The team appears to be proud of the fact that the story is stripped of US foreign-policy critiques that left such recent war films as "Rendition," and "In the Valley of Elah" vulnerable to the accusation of being preachy.
"There's no hidden political agenda in this," said Jeremy Renner, who stars in "The Hurt Locker" as an ace bomb technician whose rash approach to the job alarms the other two members of his team (Anthony Mackie and Brian Geraghty). "We were all adamant that we wanted to tell a pretty accurate account of this interesting job, and pretty much, that's it."

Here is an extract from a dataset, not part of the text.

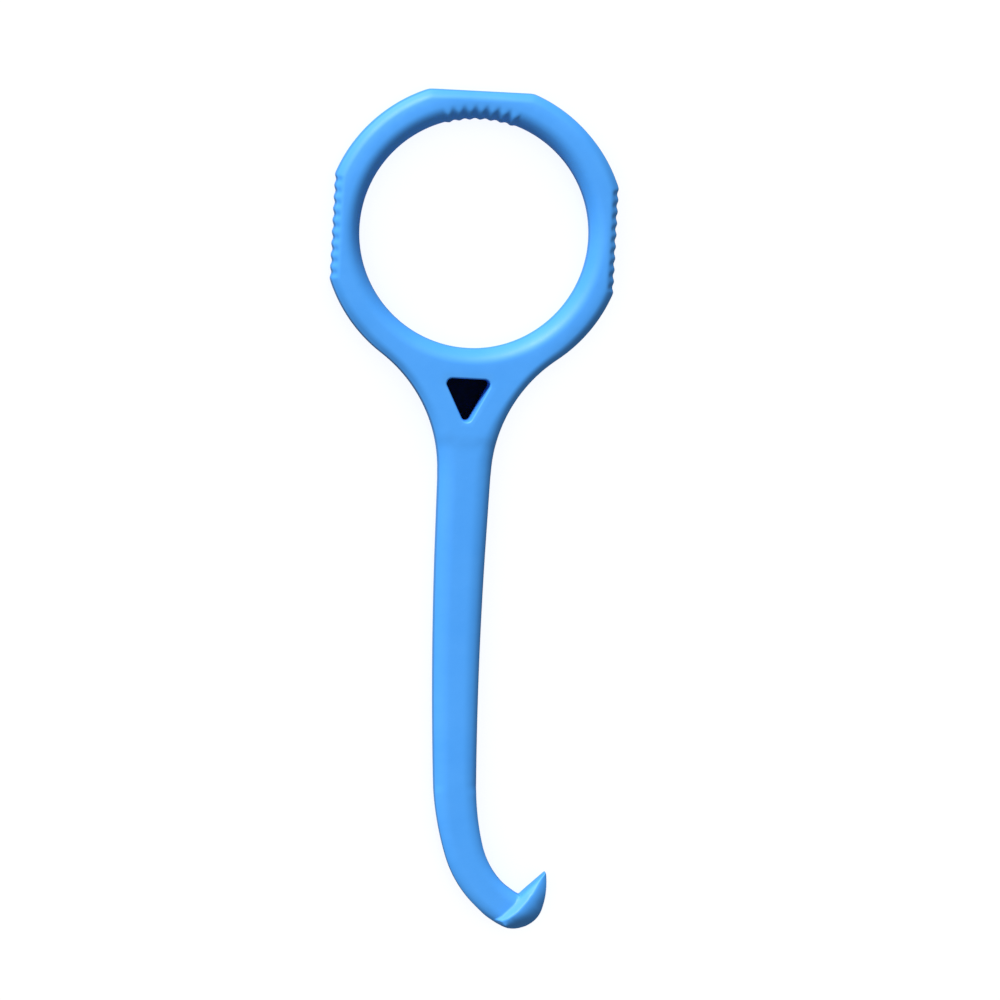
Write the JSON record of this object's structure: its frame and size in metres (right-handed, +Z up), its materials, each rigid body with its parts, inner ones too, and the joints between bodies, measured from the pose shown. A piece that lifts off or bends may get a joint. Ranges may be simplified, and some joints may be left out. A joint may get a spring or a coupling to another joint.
{
  "type": "clear aligner removal hook",
  "caption": "Slim one-piece plastic pull tool: a finger ring with flats and grip ribs, a neck with a small triangular hole, and a shaft bent into a J hook with a pointed claw.",
  "frame": {"origin": "on the surface that the tool lies on, under the middle of its length and of the ring's width", "axes": "+Z up through the thickness of the tool lying flat, +Y along the shaft from the hook towards the finger ring, +X towards the side that the hook turns to"},
  "size_m": [0.0306, 0.09, 0.005],
  "materials": {
    "blue_plastic": "satin moulded blue plastic"
  },
  "bodies": {
    "root": {"aligner_hook": "blue_plastic"}
  },
  "joints": []
}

Bigelow, who has directed big action thrillers such as Keanu Reeves' "Point Break" and Harrison Ford's "K-19: The Widowmaker," takes a close and claustrophobic approach. Shot in a documentary style using handheld cameras, the film is said to be remarkably effective at putting the audience in the heart of the suspense that goes with inching up to a bomb.
Renner stars as Sergeant William James, who takes over the team of Sergeant J.T. Sanborn (Mackie) and Specialist Owen Eldridge (Geraghty) after their beloved leader is killed in a blast. James is the opposite of his by-the-book predecessor, a cowboy so confident in his skills that he flaunts safety protocols, leaving Sanborn and Eldridge in fear of their lives.
The actors prepared for the roles by going through bomb-technician training at Fort Irwin in California. Wearing a protective suit of steel and Kevlar weighing over 40 kilograms, one of the bizarre exercises they had to undertake was moving a stack of paper clips one at time to another pile 4.5 meters away.
Based on journalist and screenwriter Marc Boal's experiences with a bomb unit in Iraq, "The Hurt Locker" was shot in Jordan, some scenes filmed within a few kilometers of the Iraqi border.
To keep things real, Bigelow shot one sequence without telling Renner exactly where the movie prop crew had planted the bomb he was to defuse.
He had to march in and carefully sift through the scene the way a real bomb technician would have.
"Part of the opportunity of keeping this piece reportorial and raw and visceral and immediate is putting you, the audience, where the reporter was and where the soldier might be," Bigelow said.
The film has drawn raves from critics since it debuted at key film festivals last year. Summit Entertainment snapped it up for US distribution, seeing commercial potential in "The Hurt Locker" despite audience apathy for earlier war-on-terror tales.
Summit is starting the film out in limited release of just four theaters, then rolling it out to more cinemas over the next month. Can the film succeed where other terrorism-themed movies have failed?
"I'm just a filmmaker, so it's hard for me to take that kind of temperature reading," Bigelow said. "I certainly think that there's an intersection of entertainment and substance, meaning you've got a film that's a real nail-biter."